In a bid to help it cover events, particularly in outdoor and remote parts of the emirate, SMC has also invested in OB vans. Hannouneh explains that the corporation currently has three OB vehicles and one Flybox, essentially a small portable studio.

All of SMC’s OB vans are HD: two were recently upgraded to HD, and the third is new and was purchased as HD. “OBs cover a lot of events. There are three of four cities in Sharjah and they have a lot of events. We should cover everything, including sports. We need one OB just for sports,” Hannouneh says.

Furthermore, SMC also requires satellite news gathering capability. For this reason, one of SMC’s OB vans is equipped with digital satellite news gathering capability, and the company is set to invest in another SNG OB vehicle in the coming months.

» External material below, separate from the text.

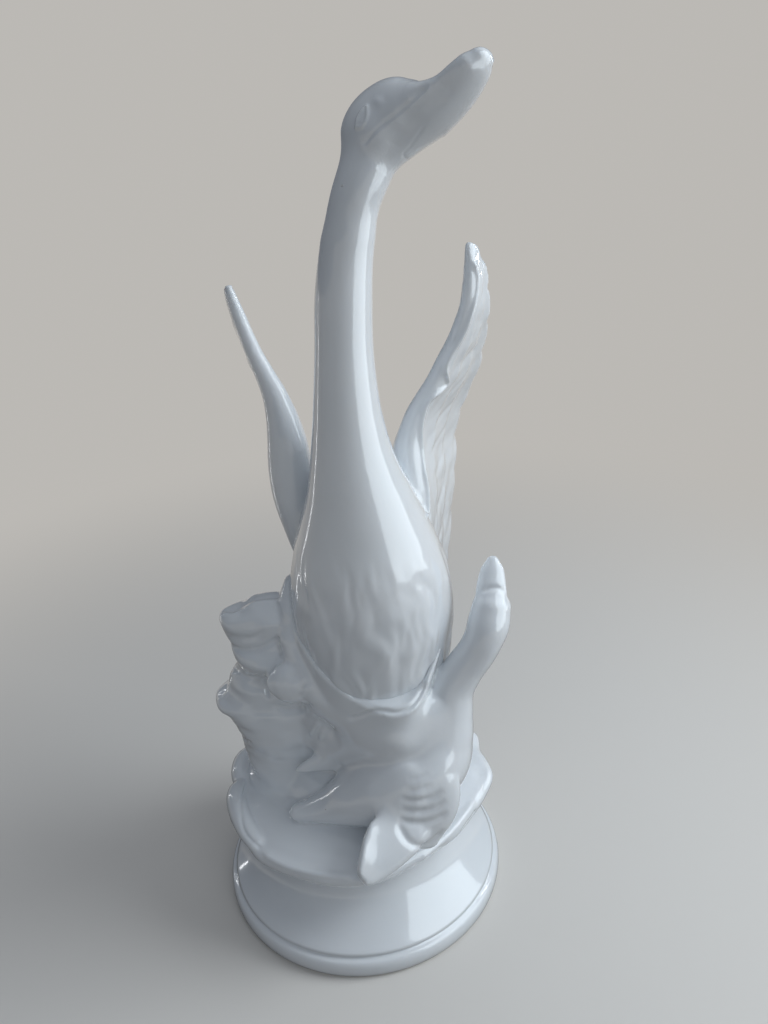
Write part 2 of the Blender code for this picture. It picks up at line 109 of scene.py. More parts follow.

“Sharjah is big and if the crew is more than 40-50 km from the microwave signal they need satellite news gathering (SNG),” Hannouneh says.

Going local
While Sharjah Media Corporation’s investments in DVB-T2, IP and satellite distribution platforms ensure that its channels are transmitted to viewers across the UAE and around the world, when it comes to content, the organisation also has a strong focus on staying true to its roots by covering the entire emirate.

Indeed, by establishing a full channel with its own dedicated facility in Kalba last year, Sharjah Media Corporation ensured that the emirate’s eastern zone would produce and receive programmes “in tune with the expectations of Arab viewers,” according to Dr. Khalid Al Midfa, director general of Sharjah Media Corporation.